The ark was built by amatures...
The Titanic was built by professionals.
May 16th, 2002, 10:38 PM
avenger i will tell you why i posted that, ok?
That is the only negative thing i have ever posted here or said in the irc channel...
I went into the irc channel today to ask how much space to reserver for my linux partion, no big deal...
I enter the channel and first thing...
JP: hey you!
JP: Ya you, have you donated?
JP: Donate or be banned!
ME: Kinda hard when i dont have a job or banking account.
JP: **** everyone can donate a dollar or two...
ME: Not when they dont have the money?
Then someone answers my question.... Thanks Anthony!
Then i got booted by one of his suckholes, with the messages SHUT UP!
Then JP boots me with the message that the lost op had it wrong, it is SHUT UP AND **** OFF!!!
So i left, not having done a thing, and not having insulted anyone??? That is why i am a little pissy towards him, we(the members) keep his site alive, so why talk to me or any other member of the site in that manner?
May 16th, 2002, 10:42 PM
then the place for that is with JP and in private. Publically bashing him does not make it any better. If he was wrong to say it, so be it. let it go, address it with him, or whatever, but you shouldnt drag it into the forums.
May 16th, 2002, 10:42 PM
Okay everyone...you all know I don't flame...but here goes.
UTXtreme...exactly how do you support this site? You already said you don't have money, so I assume it isn't financially. You've made a grand total of 9 posts, three of which I'm aware of you have expressed your unhappiness with JP. So I don't see any real big support coming from you, and I also assume you won't be donating to charity at this site.
You waste your time and ours. Go away.
System_Overload: No flames for you, but the post should have been hidden.
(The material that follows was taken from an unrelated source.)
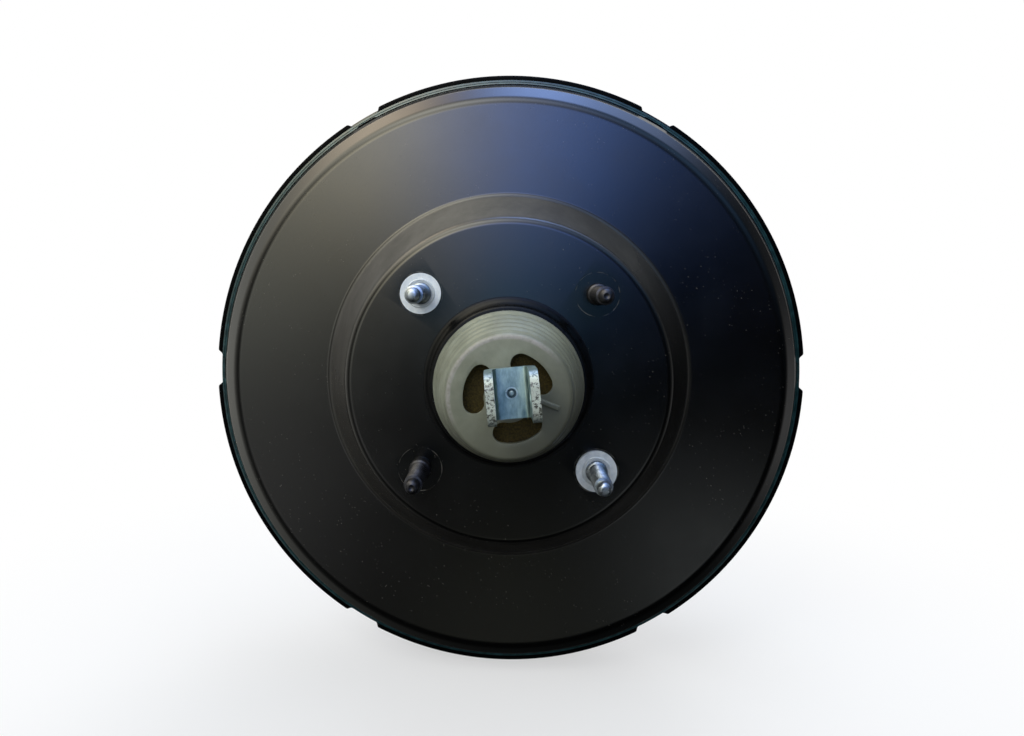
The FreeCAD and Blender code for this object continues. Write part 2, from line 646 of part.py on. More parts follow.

Outside of a dog, a book is man's best friend. Inside of a dog it's too dark to read.
May 16th, 2002, 10:50 PM
UTXtreme... Well I guess your just a little boy... Go cry in a corner and tell your mommy that that bad man JP kicked you off of HIS site. If your gunna go into IRC then you better have a thick skin, or you will be eatin alive. I assume your 12 years old and still run to mommy and daddy when you have to go to the bathroom or when you get beat up by the school bully, so knowing this I will no longer bash you.
BTW: Welcome to AO. There's the door over there. ---------------------------> Bye..
BTW Sytem_overlord.. Thats awesome man.. You get greenies from me... I'm sorry I had to throw a flame out on your post.. But some things have to be taken care of. Forgive me.
May 16th, 2002, 10:52 PM
Debwalin do you know anything about the web? Internet sites, their bandwith, and server expenses are paid mostly paid for with advertisements on the site. You do not get advertisements if you dont have people to come to your site, no company will pay to put advertisements where noone will see them! If you run off all your members the the companies pull their ads and the site is ****ed! I have 8 posts because i just browse, only replying when i can help someone, except in this post because JP is a major dick!
May 16th, 2002, 10:54 PM
BTW: UTXtreme... The money he was asking for was for a ****ing charity you ass!
Pardon my french
May 16th, 2002, 10:57 PM
Xmadness who said anything about that, I SAID the advertisements pay for this site, without traffic = no advertisements, i cant donate to a charity if i dont have the money???